The coding period Begins!

Week 1 and 2 (7th to 20th June)

Hey there!😄

In the previous blog, I had mentioned the problem with the Entity linking method. After discussion with my mentors, I got to know about DBpedia spotlight and Falcon. It provides an API to annotate the entities in the sentence. Falcon has a better F-score than Spotlight. For more insights, you can find a referenced Paper here.

By this point, my mentors suggested that I should use API + entity disambiguation for better results. Now, let us know what is entity disambiguation?

In entity disambiguation, we use extracted entities from API and then validate those probable entities by breaking down the token and validating it using “SELECT ?uri ?label WHERE { ?uri rdfs:label ?label . ?label bif:contains “‘’’+token+’’’” } limit 100" this query with limit 100.

In case the API fails, we go for comparing the question user asked and matched question in Dialogflow to get the probable entities. Then, we validate it using entity disambiguation.

This approach is actually efficient, but the main problem is with accuracy of the API and time. Dialogflow requires webhook to return the request in a certain amount of time, else the webhook call fails. So, we can not use Falcon which has a very good F-score but it takes a good amount of time. Therefore, we use Spotlight + entity disambiguation.

So, considering this problem, I got a task to Benchmark LC-QuAD using API + entity disambiguation, where I compared benchmarks answers from LCQuad-v1-dataset with

  1. Dbpedia spotlight annotations
  2. spotlight +extraction + Entity disambiguation
  3. Falcon annotations.
  4. Extraction + Entity disambiguation.

Spotlight had an F-score of 0.558 , Spotlight+disambiguation+extraction had an F-score of 0.599 whereas Falcon had an F-score of 0.829 . Afterwards, I observed that extraction + entity disambiguation can also perform, so I implemented that as well, which had an F-score of 0.639. Now, this proves the point that even with single words or probable entities, entity disambiguation can give correct results.

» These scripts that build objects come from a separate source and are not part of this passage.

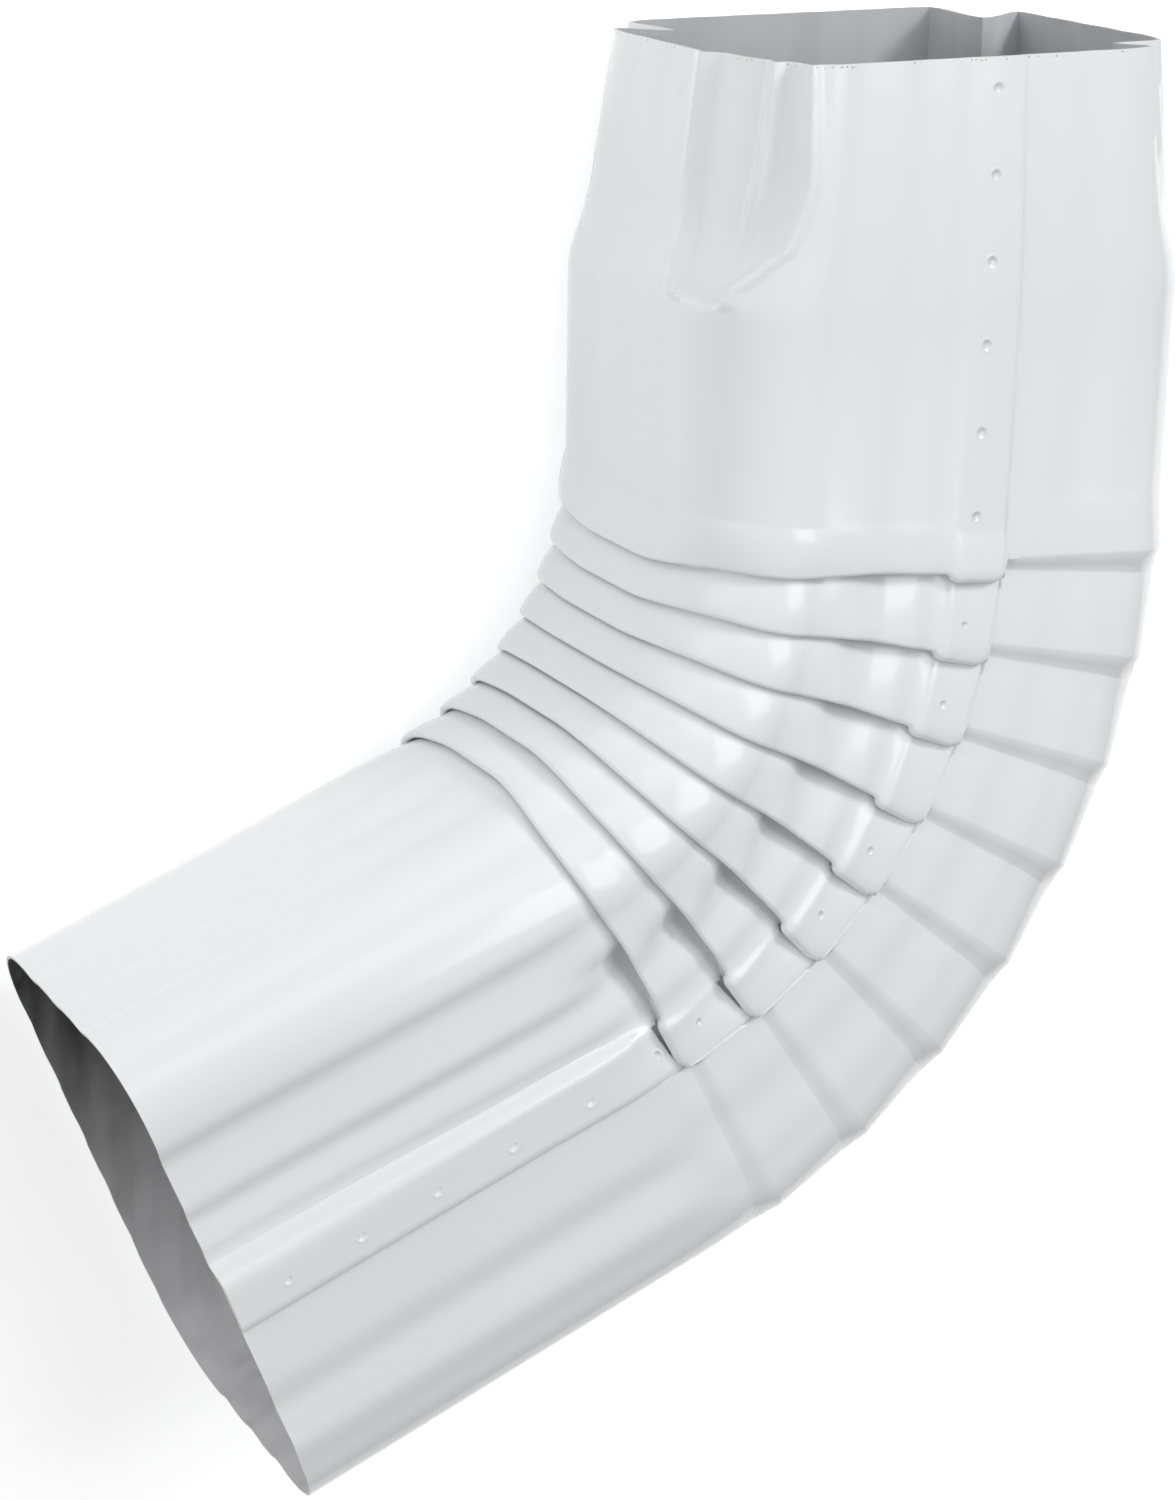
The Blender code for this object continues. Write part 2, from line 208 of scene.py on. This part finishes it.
# The fourth dent, which is in view, has a flat floor, an edge that stands a little proud all round,
# and a ridge down its middle. Its left and right edge and its ridge are places around the section
# from the corner's middle, one for each distance from the dent's closed end.
DENT = 34.0
DENT_DEPTH, DENT_SLOPE, DENT_SOFTNESS = 2.5, 1.9, 0.45
RIM_HEIGHT, RIDGE_HEIGHT, RIDGE_WIDTH = 0.75, 1.5, 1.35
LEFT_EDGE = ((0.0, 0.6, 1.5, 3.5, 8.0, 16.0, 34.0), (9.5, 12.6, 14.6, 15.8, 16.6, 17.2, 17.4))
RIGHT_EDGE = ((0.0, 0.8, 3.3, 5.7, 9.0, 14.0, 18.0, 25.0, 34.0),
              (6.6, 4.4, 3.4, 0.6, -2.8, -4.6, -5.3, -4.6, -3.8))
RIDGE = ((0.0, 12.0, 20.0, 34.0), (6.0, 4.0, 2.3, 1.9))


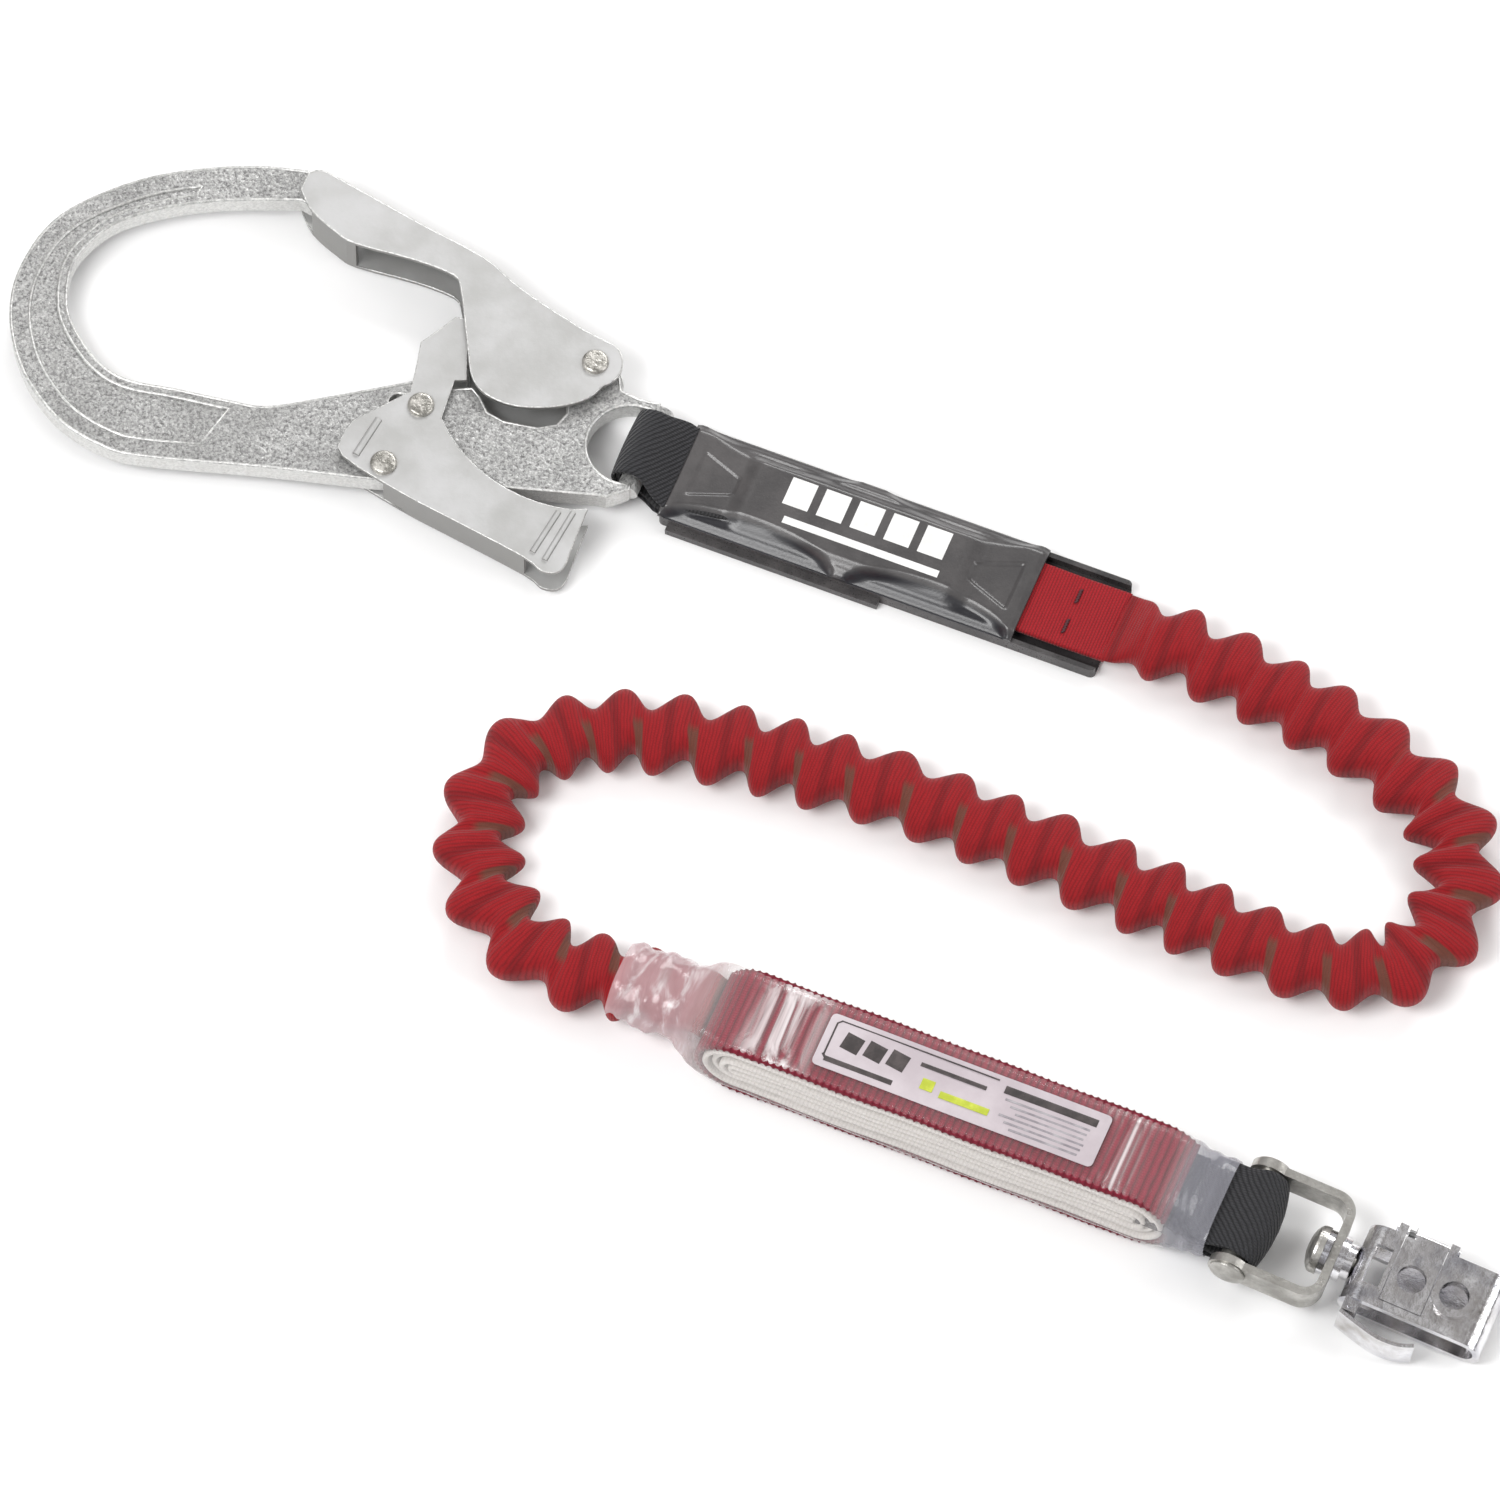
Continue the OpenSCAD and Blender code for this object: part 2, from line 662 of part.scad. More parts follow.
module yoke_pin() {
  half = yoke_gap / 2 + yoke_t;
  color([0.72, 0.7, 0.64])
    at_yoke()
      union() {
        translate([0, half, 0]) rotate([90, 0, 0]) cylinder(r = pin_r, h = 2 * half);
        translate([0, half, 0]) rotate([-90, 0, 0]) dome_head(6.4, 2);
        translate([0, -half, 0]) rotate([90, 0, 0]) dome_head(6.4, 2);
      }
}

module swivel_stud() {
  inside = yoke_reach - yoke_t;
  color([0.68, 0.66, 0.6])
    at_yoke()
      union() {
        translate([inside - 2.4, 0, 0]) rotate([0, -90, 0]) dome_head(stud_head_r, 5.6);
        translate([inside - 2.5, 0, 0])
          rotate([0, 90, 0]) cylinder(r = stud_r, h = frame_x - fit - inside + 2.5);
        translate([frame_x - 1, 0, 0]) rotate([0, 90, 0]) cylinder(r = tail_r, h = stud_end - frame_x + 1.5);
        translate([stud_end, 0, 0]) rotate([0, 90, 0]) cylinder(r = tail_r + 0.4, h = 1);
      }
}

module ring_on_stud(x, r, h) {
  translate([x, 0, 0])
    rotate([0, 90, 0])
      difference() {
        cylinder(r = r, h = h);
        translate([0, 0, -1]) cylinder(r = stud_r + fit, h = h + 2);
      }
}

module swivel_washer() {
  color([0.75, 0.75, 0.74]) at_yoke() ring_on_stud(yoke_reach - yoke_t - 2.3, 8, 2.2);
}

module swivel_collar() {
  color([0.7, 0.69, 0.66])
    at_yoke() {
      ring_on_stud(yoke_reach + 0.1, 8, 2.6);
      ring_on_stud(yoke_reach + 2.69, 6.4, frame_x - yoke_reach - 2.79);
    }
}

// ---- Connector: a flattened loop of strip, a hinged latch plate and a thumb lever ----
latch_x = frame_x + 13;
latch_l = 15;
latch_y = frame_w / 2 + 1.6;
latch_z = frame_h / 2 - frame_t / 2;
hinge_r = 0.8;
lever_x = frame_x + 5;
lever_y = -frame_w / 2 - 2.6;

module loop_profile(g) racetrack(frame_x + g, frame_x + frame_l - g, -frame_h / 2 + g, frame_h / 2 - g);

module connector_frame() {
  color([0.75, 0.76, 0.78])
    at_yoke()
      difference() {
        union() {
          on_side(frame_w / 2)
            difference() {
              loop_profile(0);
              loop_profile(frame_t);
            }
          translate([latch_x + latch_l + 4.4, 0, frame_h / 2 - 0.01])
            difference() {
              translate([3.6, 0, 0]) cylinder(r = 8, h = 1.6);
              translate([3.6, 0, -1]) cylinder(r = 5.2, h = 5);
            }
          for (x = [latch_x - 3.4, latch_x + latch_l + 0.4])
            translate([x, frame_w / 2 - 0.01, latch_z - 1.2])
              difference() {
                cube([3, 3.6, 2.4]);
                translate([-1, latch_y - frame_w / 2 + 0.01, 1.2])
                  rotate([0, 90, 0]) cylinder(r = hinge_r + fit, h = 8);
              }
          for (z = [-frame_h / 2 + 0.8, frame_h / 2 - 3.2])
            translate([lever_x - 2.6, lever_y - 2.4, z])
              difference() {
                cube([5.2, 5.2, 2.4]);
                translate([2.6, 2.4, -1]) cylinder(r = hinge_r + fit, h = 8);
              }
        }
        rotate([0, 90, 0]) cylinder(r = tail_r + fit, h = frame_x + 5);
        translate([frame_x + 5, -7.5, -20]) cube([6, 15, 40]);
        translate([latch_x - clear, -frame_w / 2 + 3, 0]) cube([latch_l + 2 * clear, frame_w, 20]);
        translate([latch_x + latch_l + 8, 0, 0]) cylinder(r = 5.2, h = 20);
      }
}

module connector_latch() {
  color([0.7, 0.71, 0.74])
    at_yoke()
      difference() {
        union() {
          translate([latch_x, -frame_w / 2 + 3.3, frame_h / 2 - frame_t])
            cube([latch_l, frame_w - 3.3 - 0.4, frame_t]);
          translate([latch_x + 3.4, 0, frame_h / 2 - frame_t]) cube([latch_l - 3.4, latch_y, frame_t]);
          translate([latch_x + 3.4, latch_y, latch_z])
            rotate([0, 90, 0]) cylinder(r = frame_t / 2, h = latch_l - 3.4);
        }
        translate([latch_x + latch_l / 2, 0, 0]) cylinder(r = 5.1, h = 20);
        translate([latch_x - 1, latch_y, latch_z])
          rotate([0, 90, 0]) cylinder(r = hinge_r + fit, h = latch_l + 2);
      }
}

// A plain pin with a small head at each end, along +Z from the origin
module headed_pin(l) {
  cylinder(r = hinge_r, h = l);
  translate([0, 0, -0.6]) cylinder(r = hinge_r + 0.5, h = 0.6);
  translate([0, 0, l]) cylinder(r = hinge_r + 0.5, h = 0.6);
}

module latch_pin() {
  color([0.6, 0.6, 0.6])
    at_yoke()
      translate([latch_x - 3.5, latch_y, latch_z]) rotate([0, 90, 0]) headed_pin(latch_l + 7);
}

module latch_spring() {
  color([0.5, 0.5, 0.5])
    at_yoke()
      translate([latch_x + 0.4, latch_y, latch_z])
        rotate([0, 90, 0]) torsion_spring(hinge_r, 0.4, 2.4, 1.6, [180, 120]);
}

knuckle_h = frame_h - 7;

module thumb_lever() {
  base_y = lever_y - 2.7;
  leaf = curve([
    [lever_x - 2.4, base_y], [lever_x + 5, base_y - 2.2],
    [lever_x + 13, base_y - 4], [lever_x + 20, base_y - 3.6], [lever_x + 25, base_y - 1.6]
  ]);
  color([0.6, 0.61, 0.64])
    at_yoke()
      difference() {
        union() {
          translate([0, 0, -frame_h / 2 + 0.4])
            linear_extrude(frame_h - 0.8) polygon(concat(leaf, reversed(beside(leaf, -1.4))));
          translate([lever_x, lever_y, -knuckle_h / 2]) cylinder(r = 2.2, h = knuckle_h - 2.4);
          translate([lever_x - 2.2, base_y - 0.5, -knuckle_h / 2]) cube([4.4, 3.2, knuckle_h - 2.4]);
        }
        translate([lever_x, lever_y, -20]) cylinder(r = hinge_r + fit, h = 40);
      }
}

module thumb_lever_pin() {
  color([0.6, 0.6, 0.6])
    at_yoke() translate([lever_x, lever_y, -frame_h / 2 + 0.75]) headed_pin(frame_h - 1.5);
}

module thumb_lever_spring() {
  color([0.5, 0.5, 0.5])
    at_yoke()
      translate([lever_x, lever_y, knuckle_h / 2 - 2.2]) torsion_spring(hinge_r, 0.5, 2, 1.4, [90, 250]);
}

hook_body();
hook_gate();
gate_pivot_rivet();
gate_spring();
lock_lever();
lever_pivot_rivet();
lever_guide_rivet();
lever_spring();
hook_loop_webbing();
hook_loop_sleeve();
stitch_cover_front();
stitch_cover_back();
strap_end();
strap_end_stitches();
bellows_strap();
absorber_film();
absorber_outer_webbing();
tear_webbing();
absorber_label();
yoke_loop_webbing();
yoke_loop_sleeve();
yoke();
yoke_pin();
swivel_stud();
swivel_washer();
swivel_collar();
connector_frame();
connector_latch();
latch_pin();
latch_spring();
thumb_lever();
thumb_lever_pin();
thumb_lever_spring();
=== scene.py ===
import math

import bpy
import numpy as np
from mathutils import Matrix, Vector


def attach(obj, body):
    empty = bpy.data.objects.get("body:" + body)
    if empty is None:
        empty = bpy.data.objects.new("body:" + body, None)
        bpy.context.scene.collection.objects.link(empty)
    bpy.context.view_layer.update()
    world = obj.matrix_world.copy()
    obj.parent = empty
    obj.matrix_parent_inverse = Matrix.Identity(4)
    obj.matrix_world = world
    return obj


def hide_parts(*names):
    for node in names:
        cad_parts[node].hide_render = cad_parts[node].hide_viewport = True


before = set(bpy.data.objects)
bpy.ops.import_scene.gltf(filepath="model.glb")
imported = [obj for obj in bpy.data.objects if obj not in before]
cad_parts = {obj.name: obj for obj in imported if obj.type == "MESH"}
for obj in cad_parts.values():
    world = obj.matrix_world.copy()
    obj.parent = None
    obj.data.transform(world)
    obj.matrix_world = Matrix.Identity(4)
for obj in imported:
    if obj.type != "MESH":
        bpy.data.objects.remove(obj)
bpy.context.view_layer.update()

# ---- Stage: the camera, the pale floor and the softboxes ----
# The part lies flat on a white table under three softboxes in a pale room.
# The camera stands in front of it and looks down at 63 degrees.
AIM = (0.0002, 0.0064, 0.0)
ELEVATION = math.radians(63)
CAMERA_DISTANCE = 5.76
LENS = 400

camera_data = bpy.data.cameras.new("camera")
camera_data.lens = LENS
camera_data.sensor_width = 36
camera_data.clip_start = 0.05
camera_data.clip_end = 20
camera = bpy.data.objects.new("camera", camera_data)
camera.location = (
    AIM[0],
    AIM[1] - CAMERA_DISTANCE * math.cos(ELEVATION),
    AIM[2] + CAMERA_DISTANCE * math.sin(ELEVATION),
)
camera.rotation_euler = (math.pi / 2 - ELEVATION, 0, 0)
bpy.context.scene.collection.objects.link(camera)
bpy.context.scene.camera = camera
bpy.context.scene.view_settings.view_transform = "Standard"
bpy.context.scene.view_settings.look = "None"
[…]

After all these implementations, my observation was that falcon had a tendency to over annotate like it annotated extra wrong entities which reduced the precision score thus overall score. Also, Falcon took 13 hours to annotate 5000 small questions which is not quite time-efficient. For Dbpedia spotlight I noticed that it missed out on some easy entities due to incomplete entity names in the questions.

All of these are properly documented with the dataset, code, and observations here — GitHub.

So, what’s incoming?

For the next week, we’re going to look into the Benchmarked dataset and try to separate and find out the samples for which the above approaches did not work and why they did not work.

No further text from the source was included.